Gatos

Los miro jugar y me sorprende su conciencia del mundo, de mí mundo. Pelean, se rascan, se lamen, ella lo amamanta, él le busca la teta. Un niño que quiere ser hijo y una niña que quiere ser madre. A veces se desesperan mutuamente, no se hallan. Quisieran que el otro no existiera y ser únicos para las caricias que les prodigo. Me hacen pensar.

¿A cuál quiero más? ¿A ella que llegó primero a mi vida? ¿A él que aún duerme cómodo entre mis manos? No sé. Los dos me enseñan asuntos que ni ellos mismos saben con certeza. Sobre el amor. Sobre el juego. Sobre la vida. Sobre la niñez. Sobre la libertad. Sobre la indefensión.

Mis gatos, ella de 7 meses y él de 2, la una gris y el otro rubio, parecen experimentos andantes de cómo funcionan mis sentimientos. Cómo reacciono ante sus estímulos y de qué forma atrevida quiero detener el tiempo para que no crezcan, para que no enfermen, para que no mueran, para que me quieran siempre. ¿Necesidad de afecto? Sí. ¿De darlo o recibirlo? Ambas.

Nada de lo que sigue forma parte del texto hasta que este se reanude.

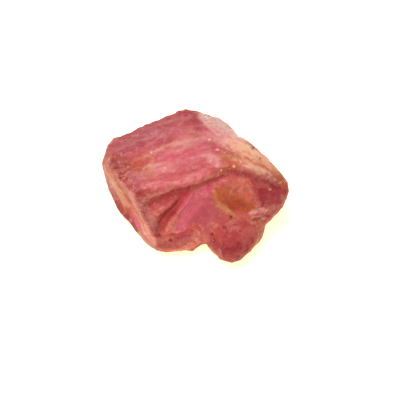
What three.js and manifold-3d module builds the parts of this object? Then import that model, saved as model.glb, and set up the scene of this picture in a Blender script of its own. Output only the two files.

Importa aquí el anhelo de llegar a casa para hablarles como se le habla a un niño y contarles mi día, para sobarles el cuello y el pecho y cargarlos y aferrarme más a sus escasas vidas: dos de ellos y doce mías.

A veces reparo en lo blando de sus patas, colchoncitos de ternura que protegen las uñas filosas que pueden lastimarme. Las rayas en sus lomos, las orejas altas y esos ojos gigantes que no sé qué me dicen. Anatomías hechas para que un humano los consienta.

Mis niños buenos, mis niños lindos, mis niños necios, mis niños míos.